>> START RECORDED DATA

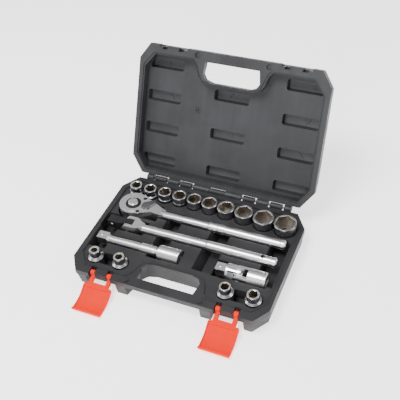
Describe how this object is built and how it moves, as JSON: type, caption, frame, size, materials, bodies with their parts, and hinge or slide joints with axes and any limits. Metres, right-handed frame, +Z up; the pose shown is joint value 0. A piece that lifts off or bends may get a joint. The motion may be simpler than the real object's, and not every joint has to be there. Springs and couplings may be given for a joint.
{
  "type": "socket wrench set in case",
  "caption": "Half-inch drive socket wrench set with ratchet, flex handle, extension bar, universal joint and sockets in a hinged carry case with latches.",
  "frame": {"origin": "middle of the tray's flat underside", "axes": "+X along the lid's hinge, towards the grip end of the ratchet; +Y from the carry handle towards the hinge; +Z up"},
  "size_m": [0.283, 0.3667, 0.2044],
  "materials": {
    "case": "fine moulded texture",
    "latch": "smooth moulded",
    "rod": "drawn",
    "chrome": "satin chrome",
    "black_steel": "black oxide",
    "spring_steel": "bright wire"
  },
  "bodies": {
    "tray": {"tray": "case", "hinge_rod": "rod"},
    "lid": {"lid": "case"},
    "latch_left": {"latch_left": "latch"},
    "latch_right": {"latch_right": "latch"},
    "socket_12mm": {"socket_12mm": "chrome"},
    "socket_13mm": {"socket_13mm": "chrome"},
    "socket_14mm": {"socket_14mm": "chrome"},
    "socket_15mm": {"socket_15mm": "chrome"},
    "socket_16mm": {"socket_16mm": "chrome"},
    "socket_17mm": {"socket_17mm": "chrome"},
    "socket_18mm": {"socket_18mm": "chrome"},
    "socket_19mm": {"socket_19mm": "chrome"},
    "socket_22mm": {"socket_22mm": "chrome"},
    "socket_24mm": {"socket_24mm": "chrome"},
    "socket_8mm": {"socket_8mm": "chrome"},
    "socket_9mm": {"socket_9mm": "chrome"},
    "socket_10mm": {"socket_10mm": "chrome"},
    "socket_11mm": {"socket_11mm": "chrome"},
    "ratchet": {"ratchet_body": "chrome", "ratchet_cover": "chrome", "ratchet_screws": "chrome"},
    "ratchet_drive": {"ratchet_drive": "black_steel", "ratchet_ball": "chrome", "ratchet_spring": "spring_steel"},
    "ratchet_button": {"ratchet_button": "chrome"},
    "ratchet_lever": {"ratchet_lever": "black_steel", "ratchet_pawl": "spring_steel"},
    "flex_handle": {"flex_bar": "chrome", "flex_pin": "chrome"},
    "flex_head": {"flex_head": "black_steel", "flex_ball": "chrome", "flex_spring": "spring_steel"},
    "extension": {"extension_bar": "chrome", "extension_ball": "chrome", "extension_spring": "spring_steel"},
    "joint_socket_end": {"joint_socket_yoke": "chrome"},
    "joint_cross": {"joint_block": "chrome", "joint_pins": "chrome"},
    "joint_drive_end": {"joint_drive_yoke": "chrome", "joint_ball": "chrome", "joint_spring": "spring_steel"}
  },
  "joints": [
    {"name": "lid_hinge", "type": "hinge", "parent": "tray", "child": "lid", "pos_m": [0, 0.1015, 0.028], "axis": [-1, 0, 0], "range_deg": [-117, 0]},
    {"name": "latch_left_pivot", "type": "hinge", "parent": "tray", "child": "latch_left", "pos_m": [-0.0905, -0.0895, 0.024], "axis": [1, 0, 0], "range_deg": [-105, 0]},
    {"name": "latch_right_pivot", "type": "hinge", "parent": "tray", "child": "latch_right", "pos_m": [0.0905, -0.0895, 0.024], "axis": [1, 0, 0], "range_deg": [-105, 0]},
    {"name": "socket_12mm_lift", "type": "slide", "parent": "tray", "child": "socket_12mm", "axis": [0, 0, 1], "range_m": [0, 0.05]},
    {"name": "socket_13mm_lift", "type": "slide", "parent": "tray", "child": "socket_13mm", "axis": [0, 0, 1], "range_m": [0, 0.05]},
    {"name": "socket_14mm_lift", "type": "slide", "parent": "tray", "child": "socket_14mm", "axis": [0, 0, 1], "range_m": [0, 0.05]},
    {"name": "socket_15mm_lift", "type": "slide", "parent": "tray", "child": "socket_15mm", "axis": [0, 0, 1], "range_m": [0, 0.05]},
    {"name": "socket_16mm_lift", "type": "slide", "parent": "tray", "child": "socket_16mm", "axis": [0, 0, 1], "range_m": [0, 0.05]},
    {"name": "socket_17mm_lift", "type": "slide", "parent": "tray", "child": "socket_17mm", "axis": [0, 0, 1], "range_m": [0, 0.05]},
    {"name": "socket_18mm_lift", "type": "slide", "parent": "tray", "child": "socket_18mm", "axis": [0, 0, 1], "range_m": [0, 0.05]},
    {"name": "socket_19mm_lift", "type": "slide", "parent": "tray", "child": "socket_19mm", "axis": [0, 0, 1], "range_m": [0, 0.05]},
    {"name": "socket_22mm_lift", "type": "slide", "parent": "tray", "child": "socket_22mm", "axis": [0, 0, 1], "range_m": [0, 0.05]},
    {"name": "socket_24mm_lift", "type": "slide", "parent": "tray", "child": "socket_24mm", "axis": [0, 0, 1], "range_m": [0, 0.05]},
    {"name": "socket_8mm_lift", "type": "slide", "parent": "tray", "child": "socket_8mm", "axis": [0, 0, 1], "range_m": [0, 0.05]},
    {"name": "socket_9mm_lift", "type": "slide", "parent": "tray", "child": "socket_9mm", "axis": [0, 0, 1], "range_m": [0, 0.05]},
    {"name": "socket_10mm_lift", "type": "slide", "parent": "tray", "child": "socket_10mm", "axis": [0, 0, 1], "range_m": [0, 0.05]},
    {"name": "socket_11mm_lift", "type": "slide", "parent": "tray", "child": "socket_11mm", "axis": [0, 0, 1], "range_m": [0, 0.05]},
    {"name": "ratchet_lift", "type": "slide", "parent": "tray", "child": "ratchet", "axis": [0, 0, 1], "range_m": [0, 0.06]},
    {"name": "ratchet_drive_turn", "type": "hinge", "parent": "ratchet", "child": "ratchet_drive", "pos_m": [-0.103, 0.035, 0.0275], "axis": [0, 0, 1], "continuous": true},
    {"name": "ratchet_button_push", "type": "slide", "parent": "ratchet_drive", "child": "ratchet_button", "axis": [0, 0, 1], "range_m": [-0.002, 0], "stiffness_N_per_m": 300, "springref_m": 0.003, "deforming": ["ratchet_spring"]},
    {"name": "ratchet_lever_turn", "type": "hinge", "parent": "ratchet", "child": "ratchet_lever", "pos_m": [-0.082, 0.035, 0.03], "axis": [0, 0, 1], "range_deg": [-100, 0]},
    {"name": "flex_handle_lift", "type": "slide", "parent": "tray", "child": "flex_handle", "axis": [0, 0, 1], "range_m": [0, 0.06]},
    {"name": "flex_head_swing", "type": "hinge", "parent": "flex_handle", "child": "flex_head", "pos_m": [-0.094, 0.0015, 0.0275], "axis": [0, 1, 0], "range_deg": [0, 90]},
    {"name": "extension_lift", "type": "slide", "parent": "tray", "child": "extension", "axis": [0, 0, 1], "range_m": [0, 0.06]},
    {"name": "joint_lift", "type": "slide", "parent": "tray", "child": "joint_socket_end", "axis": [0, 0, 1], "range_m": [0, 0.06]},
    {"name": "joint_cross_swing", "type": "hinge", "parent": "joint_socket_end", "child": "joint_cross", "pos_m": [0.084, -0.0305, 0.026], "axis": [0, 1, 0], "range_deg": [0, 45]},
    {"name": "joint_drive_swing", "type": "hinge", "parent": "joint_cross", "child": "joint_drive_end", "pos_m": [0.084, -0.0305, 0.026], "axis": [0, 0, 1], "range_deg": [-8, 8]}
  ]
}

>> END RECORDED DATA

§ **REQUIRED TASK**: Copy each line of the data exactly, leaving nothing out.

§ **OUTPUT OF THE TASK**:
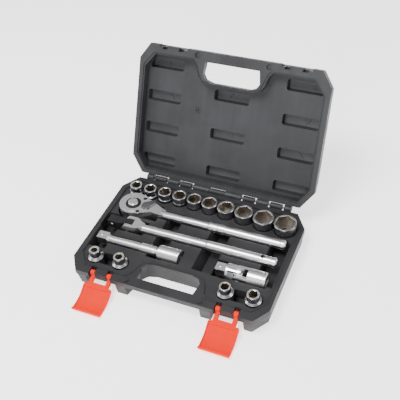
Describe how this object is built and how it moves, as JSON: type, caption, frame, size, materials, bodies with their parts, and hinge or slide joints with axes and any limits. Metres, right-handed frame, +Z up; the pose shown is joint value 0. A piece that lifts off or bends may get a joint. The motion may be simpler than the real object's, and not every joint has to be there. Springs and couplings may be given for a joint.
{
  "type": "socket wrench set in case",
  "caption": "Half-inch drive socket wrench set with ratchet, flex handle, extension bar, universal joint and sockets in a hinged carry case with latches.",
  "frame": {"origin": "middle of the tray's flat underside", "axes": "+X along the lid's hinge, towards the grip end of the ratchet; +Y from the carry handle towards the hinge; +Z up"},
  "size_m": [0.283, 0.3667, 0.2044],
  "materials": {
    "case": "fine moulded texture",
    "latch": "smooth moulded",
    "rod": "drawn",
    "chrome": "satin chrome",
    "black_steel": "black oxide",
    "spring_steel": "bright wire"
  },
  "bodies": {
    "tray": {"tray": "case", "hinge_rod": "rod"},
    "lid": {"lid": "case"},
    "latch_left": {"latch_left": "latch"},
    "latch_right": {"latch_right": "latch"},
    "socket_12mm": {"socket_12mm": "chrome"},
    "socket_13mm": {"socket_13mm": "chrome"},
    "socket_14mm": {"socket_14mm": "chrome"},
    "socket_15mm": {"socket_15mm": "chrome"},
    "socket_16mm": {"socket_16mm": "chrome"},
    "socket_17mm": {"socket_17mm": "chrome"},
    "socket_18mm": {"socket_18mm": "chrome"},
    "socket_19mm": {"socket_19mm": "chrome"},
    "socket_22mm": {"socket_22mm": "chrome"},
    "socket_24mm": {"socket_24mm": "chrome"},
    "socket_8mm": {"socket_8mm": "chrome"},
    "socket_9mm": {"socket_9mm": "chrome"},
    "socket_10mm": {"socket_10mm": "chrome"},
    "socket_11mm": {"socket_11mm": "chrome"},
    "ratchet": {"ratchet_body": "chrome", "ratchet_cover": "chrome", "ratchet_screws": "chrome"},
    "ratchet_drive": {"ratchet_drive": "black_steel", "ratchet_ball": "chrome", "ratchet_spring": "spring_steel"},
    "ratchet_button": {"ratchet_button": "chrome"},
    "ratchet_lever": {"ratchet_lever": "black_steel", "ratchet_pawl": "spring_steel"},
    "flex_handle": {"flex_bar": "chrome", "flex_pin": "chrome"},
    "flex_head": {"flex_head": "black_steel", "flex_ball": "chrome", "flex_spring": "spring_steel"},
    "extension": {"extension_bar": "chrome", "extension_ball": "chrome", "extension_spring": "spring_steel"},
    "joint_socket_end": {"joint_socket_yoke": "chrome"},
    "joint_cross": {"joint_block": "chrome", "joint_pins": "chrome"},
    "joint_drive_end": {"joint_drive_yoke": "chrome", "joint_ball": "chrome", "joint_spring": "spring_steel"}
  },
  "joints": [
    {"name": "lid_hinge", "type": "hinge", "parent": "tray", "child": "lid", "pos_m": [0, 0.1015, 0.028], "axis": [-1, 0, 0], "range_deg": [-117, 0]},
    {"name": "latch_left_pivot", "type": "hinge", "parent": "tray", "child": "latch_left", "pos_m": [-0.0905, -0.0895, 0.024], "axis": [1, 0, 0], "range_deg": [-105, 0]},
    {"name": "latch_right_pivot", "type": "hinge", "parent": "tray", "child": "latch_right", "pos_m": [0.0905, -0.0895, 0.024], "axis": [1, 0, 0], "range_deg": [-105, 0]},
    {"name": "socket_12mm_lift", "type": "slide", "parent": "tray", "child": "socket_12mm", "axis": [0, 0, 1], "range_m": [0, 0.05]},
    {"name": "socket_13mm_lift", "type": "slide", "parent": "tray", "child": "socket_13mm", "axis": [0, 0, 1], "range_m": [0, 0.05]},
    {"name": "socket_14mm_lift", "type": "slide", "parent": "tray", "child": "socket_14mm", "axis": [0, 0, 1], "range_m": [0, 0.05]},
    {"name": "socket_15mm_lift", "type": "slide", "parent": "tray", "child": "socket_15mm", "axis": [0, 0, 1], "range_m": [0, 0.05]},
    {"name": "socket_16mm_lift", "type": "slide", "parent": "tray", "child": "socket_16mm", "axis": [0, 0, 1], "range_m": [0, 0.05]},
    {"name": "socket_17mm_lift", "type": "slide", "parent": "tray", "child": "socket_17mm", "axis": [0, 0, 1], "range_m": [0, 0.05]},
    {"name": "socket_18mm_lift", "type": "slide", "parent": "tray", "child": "socket_18mm", "axis": [0, 0, 1], "range_m": [0, 0.05]},
    {"name": "socket_19mm_lift", "type": "slide", "parent": "tray", "child": "socket_19mm", "axis": [0, 0, 1], "range_m": [0, 0.05]},
    {"name": "socket_22mm_lift", "type": "slide", "parent": "tray", "child": "socket_22mm", "axis": [0, 0, 1], "range_m": [0, 0.05]},
    {"name": "socket_24mm_lift", "type": "slide", "parent": "tray", "child": "socket_24mm", "axis": [0, 0, 1], "range_m": [0, 0.05]},
    {"name": "socket_8mm_lift", "type": "slide", "parent": "tray", "child": "socket_8mm", "axis": [0, 0, 1], "range_m": [0, 0.05]},
    {"name": "socket_9mm_lift", "type": "slide", "parent": "tray", "child": "socket_9mm", "axis": [0, 0, 1], "range_m": [0, 0.05]},
    {"name": "socket_10mm_lift", "type": "slide", "parent": "tray", "child": "socket_10mm", "axis": [0, 0, 1], "range_m": [0, 0.05]},
    {"name": "socket_11mm_lift", "type": "slide", "parent": "tray", "child": "socket_11mm", "axis": [0, 0, 1], "range_m": [0, 0.05]},
    {"name": "ratchet_lift", "type": "slide", "parent": "tray", "child": "ratchet", "axis": [0, 0, 1], "range_m": [0, 0.06]},
    {"name": "ratchet_drive_turn", "type": "hinge", "parent": "ratchet", "child": "ratchet_drive", "pos_m": [-0.103, 0.035, 0.0275], "axis": [0, 0, 1], "continuous": true},
    {"name": "ratchet_button_push", "type": "slide", "parent": "ratchet_drive", "child": "ratchet_button", "axis": [0, 0, 1], "range_m": [-0.002, 0], "stiffness_N_per_m": 300, "springref_m": 0.003, "deforming": ["ratchet_spring"]},
    {"name": "ratchet_lever_turn", "type": "hinge", "parent": "ratchet", "child": "ratchet_lever", "pos_m": [-0.082, 0.035, 0.03], "axis": [0, 0, 1], "range_deg": [-100, 0]},
    {"name": "flex_handle_lift", "type": "slide", "parent": "tray", "child": "flex_handle", "axis": [0, 0, 1], "range_m": [0, 0.06]},
    {"name": "flex_head_swing", "type": "hinge", "parent": "flex_handle", "child": "flex_head", "pos_m": [-0.094, 0.0015, 0.0275], "axis": [0, 1, 0], "range_deg": [0, 90]},
    {"name": "extension_lift", "type": "slide", "parent": "tray", "child": "extension", "axis": [0, 0, 1], "range_m": [0, 0.06]},
    {"name": "joint_lift", "type": "slide", "parent": "tray", "child": "joint_socket_end", "axis": [0, 0, 1], "range_m": [0, 0.06]},
    {"name": "joint_cross_swing", "type": "hinge", "parent": "joint_socket_end", "child": "joint_cross", "pos_m": [0.084, -0.0305, 0.026], "axis": [0, 1, 0], "range_deg": [0, 45]},
    {"name": "joint_drive_swing", "type": "hinge", "parent": "joint_cross", "child": "joint_drive_end", "pos_m": [0.084, -0.0305, 0.026], "axis": [0, 0, 1], "range_deg": [-8, 8]}
  ]
}